Enquanto isso, houve um tempo em que as caminhadas até Felgueiras, “à bila”, foram mais acotiadas, acontecendo em sucessivos dias que demandamos a casa de nossa professora, nas tardes primaveris (pois nossas aulas eram só de manhã), para horas extras de estudos, visando a proximidade dos exames finais do ensino primário. Então, estrada acima, seguíamos uns quantos rapazinhos, alunos da escola da Longra, levando a tiracolo nossa sacola, de ganga mole e gasta como era a saca da escola, entre cujos livros, cadernos e lousa ia uma mais pequena saca com alguma coisa para comer.

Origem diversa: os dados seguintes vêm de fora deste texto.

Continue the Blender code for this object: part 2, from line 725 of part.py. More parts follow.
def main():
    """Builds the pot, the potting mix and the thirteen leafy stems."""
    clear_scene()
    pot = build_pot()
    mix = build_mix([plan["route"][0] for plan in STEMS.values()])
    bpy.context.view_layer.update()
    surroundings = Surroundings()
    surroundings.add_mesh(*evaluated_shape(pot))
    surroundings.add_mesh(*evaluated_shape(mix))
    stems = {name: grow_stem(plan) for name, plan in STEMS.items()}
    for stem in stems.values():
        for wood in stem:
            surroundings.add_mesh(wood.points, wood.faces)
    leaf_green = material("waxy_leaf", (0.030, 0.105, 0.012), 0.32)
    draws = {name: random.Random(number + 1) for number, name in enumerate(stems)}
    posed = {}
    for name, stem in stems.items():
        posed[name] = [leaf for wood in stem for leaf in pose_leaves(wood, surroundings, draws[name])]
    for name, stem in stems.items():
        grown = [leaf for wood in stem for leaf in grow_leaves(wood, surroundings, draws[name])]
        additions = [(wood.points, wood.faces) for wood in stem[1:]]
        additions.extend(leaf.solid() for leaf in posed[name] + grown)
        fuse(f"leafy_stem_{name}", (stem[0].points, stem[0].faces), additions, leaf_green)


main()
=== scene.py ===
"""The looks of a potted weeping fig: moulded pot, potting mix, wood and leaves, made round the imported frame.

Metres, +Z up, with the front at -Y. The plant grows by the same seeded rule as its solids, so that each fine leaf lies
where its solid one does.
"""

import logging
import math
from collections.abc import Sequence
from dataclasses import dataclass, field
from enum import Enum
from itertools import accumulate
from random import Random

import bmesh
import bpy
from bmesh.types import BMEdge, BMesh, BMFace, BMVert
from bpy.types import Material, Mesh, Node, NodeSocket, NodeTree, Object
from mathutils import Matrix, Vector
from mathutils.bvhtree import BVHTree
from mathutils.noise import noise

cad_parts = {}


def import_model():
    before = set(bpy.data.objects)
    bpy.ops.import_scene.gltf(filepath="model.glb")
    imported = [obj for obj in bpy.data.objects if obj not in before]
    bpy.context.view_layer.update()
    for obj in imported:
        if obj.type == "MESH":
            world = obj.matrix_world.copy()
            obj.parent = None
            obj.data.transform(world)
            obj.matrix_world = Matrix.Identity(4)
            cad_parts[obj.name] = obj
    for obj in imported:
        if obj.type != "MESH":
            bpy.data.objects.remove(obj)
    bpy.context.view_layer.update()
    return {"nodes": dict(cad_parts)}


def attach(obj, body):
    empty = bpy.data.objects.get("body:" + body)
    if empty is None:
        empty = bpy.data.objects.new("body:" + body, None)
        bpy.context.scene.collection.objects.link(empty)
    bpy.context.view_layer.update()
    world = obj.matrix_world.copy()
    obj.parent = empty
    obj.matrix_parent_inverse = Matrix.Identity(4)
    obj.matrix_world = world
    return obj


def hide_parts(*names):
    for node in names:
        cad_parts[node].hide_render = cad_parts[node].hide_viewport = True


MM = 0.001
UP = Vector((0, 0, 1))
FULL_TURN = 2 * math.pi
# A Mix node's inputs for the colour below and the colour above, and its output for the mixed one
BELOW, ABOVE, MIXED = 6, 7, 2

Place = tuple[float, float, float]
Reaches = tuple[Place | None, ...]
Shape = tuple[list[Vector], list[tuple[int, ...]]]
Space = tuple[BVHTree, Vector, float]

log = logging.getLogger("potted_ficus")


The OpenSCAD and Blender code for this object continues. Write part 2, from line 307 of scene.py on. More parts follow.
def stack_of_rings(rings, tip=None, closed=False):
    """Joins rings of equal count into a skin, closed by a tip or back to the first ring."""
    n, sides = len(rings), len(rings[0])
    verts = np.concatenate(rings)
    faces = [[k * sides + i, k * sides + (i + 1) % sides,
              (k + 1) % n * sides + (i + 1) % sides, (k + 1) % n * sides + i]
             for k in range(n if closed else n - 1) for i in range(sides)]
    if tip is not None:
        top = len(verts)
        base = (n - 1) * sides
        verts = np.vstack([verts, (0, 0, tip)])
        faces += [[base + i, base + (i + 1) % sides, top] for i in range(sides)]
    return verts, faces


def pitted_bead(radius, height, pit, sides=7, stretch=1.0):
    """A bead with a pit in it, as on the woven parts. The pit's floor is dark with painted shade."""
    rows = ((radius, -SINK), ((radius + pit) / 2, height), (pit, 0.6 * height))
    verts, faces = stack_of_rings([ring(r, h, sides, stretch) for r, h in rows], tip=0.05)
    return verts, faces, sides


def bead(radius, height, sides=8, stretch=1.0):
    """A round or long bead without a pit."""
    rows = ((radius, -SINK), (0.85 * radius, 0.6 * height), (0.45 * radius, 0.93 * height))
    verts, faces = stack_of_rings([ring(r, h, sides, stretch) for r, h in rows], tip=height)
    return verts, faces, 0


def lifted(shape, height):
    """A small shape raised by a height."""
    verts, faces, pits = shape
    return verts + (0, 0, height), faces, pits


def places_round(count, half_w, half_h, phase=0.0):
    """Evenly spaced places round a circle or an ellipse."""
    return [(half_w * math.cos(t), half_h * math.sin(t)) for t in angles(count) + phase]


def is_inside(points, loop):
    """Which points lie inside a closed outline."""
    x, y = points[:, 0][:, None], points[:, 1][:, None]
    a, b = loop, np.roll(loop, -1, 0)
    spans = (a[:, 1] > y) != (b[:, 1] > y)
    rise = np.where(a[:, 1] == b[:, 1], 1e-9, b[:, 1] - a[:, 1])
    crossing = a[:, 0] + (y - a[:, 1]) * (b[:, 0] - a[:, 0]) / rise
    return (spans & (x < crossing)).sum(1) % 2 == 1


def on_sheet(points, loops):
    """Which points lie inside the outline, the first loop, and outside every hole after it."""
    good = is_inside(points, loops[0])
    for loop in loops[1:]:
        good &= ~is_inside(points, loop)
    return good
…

As mais das vezes, no que toca ao autor destas linhas, um merendeiro bem cheiroso, composto por bolinhos de bacalhau, embora quase só de massa de batatas, porém com apetitoso cheiro do pouco bacalhau que coubera no meio.
Por esses tempos Felgueiras vivia intensamente a carreira da equipa de futebol, então em ascendente caminhada para a primeira subida de divisão, corriam tempos românticos do meio da década dos anos sessentas. Das barracas de matrecos da Feira de Maio, então alargando colorido e entusiasmo pelo campo da feira e ruas circundantes, ecoava pelos ares a cantiga enternecedora dos Amores de Estudante, numas estrofes que, apesar de nem tudo entendermos bem, nos enchiam o peito de quimeras saltitantes, a deixar perfume até então desconhecido. Entremeando com estridentes pregões de remédios que matavam toda a bicharada, como pregavam sermão, do alto de seu palanque improvisado, certos vendedores de mezinhas e poses. Tal qual alguns pedintes, feitos tocadores, davam ao fole a cantar versos de romances infelizes e façanhas heroicas, para venda de desdobráveis cartazes com tais modas impressas. Havendo desses grandes papeis, tipo cartazes dobrados, já com letra a glorificar a ascensão do Felgueiras, na subida de divisão do clube de futebol representativo de Felgueiras. Aí o herói maior era o pequeno Sabu, o avançado que tão bem jogava com a camisola do Felgueiras colada ao corpo, tornado ídolo de tanta gente e também do infante mas fiel adepto que já eramos. Gravada que nos ficou nos olhos e sentidos a memória dos jogadores que víamos evoluir de camisola grená e calção azul: o Sabú, Zé Manel Estebainha, Pimenta, Zé Maria, Pacheco careca, César Roda, Monteiro, Cardoso, Mendes, Mário, Mamede… quais figurantes que cotejávamos aos que nos apareciam nos livros de história e da leitura, mas mais interessantes, era bom de ver. Qual Vasco da Gama, qual quê - que no livro de lição metia confusão com o Adamastor?! No Porto, a nível maior, admirávamos o Américo a defender à grande e o Pinto a meter golos de cabeça, como se ouvia nos relatos radiofónicos quando clamavam: Alô Antas! Mas em Felgueiras, em campo de terra que nos parecia grandioso, Sabú era nome épico, cujas proezas, como nos ficava na retina, eram aplaudidas vitoriosamente. Muito mais, até, perante um D. Afonso Henriques, forte com sua pesada espada, como nos entrava na cabeça à prova do estudo, por mais mouros que tivesse expulsado dos lados de cá. - O Sabú é que era!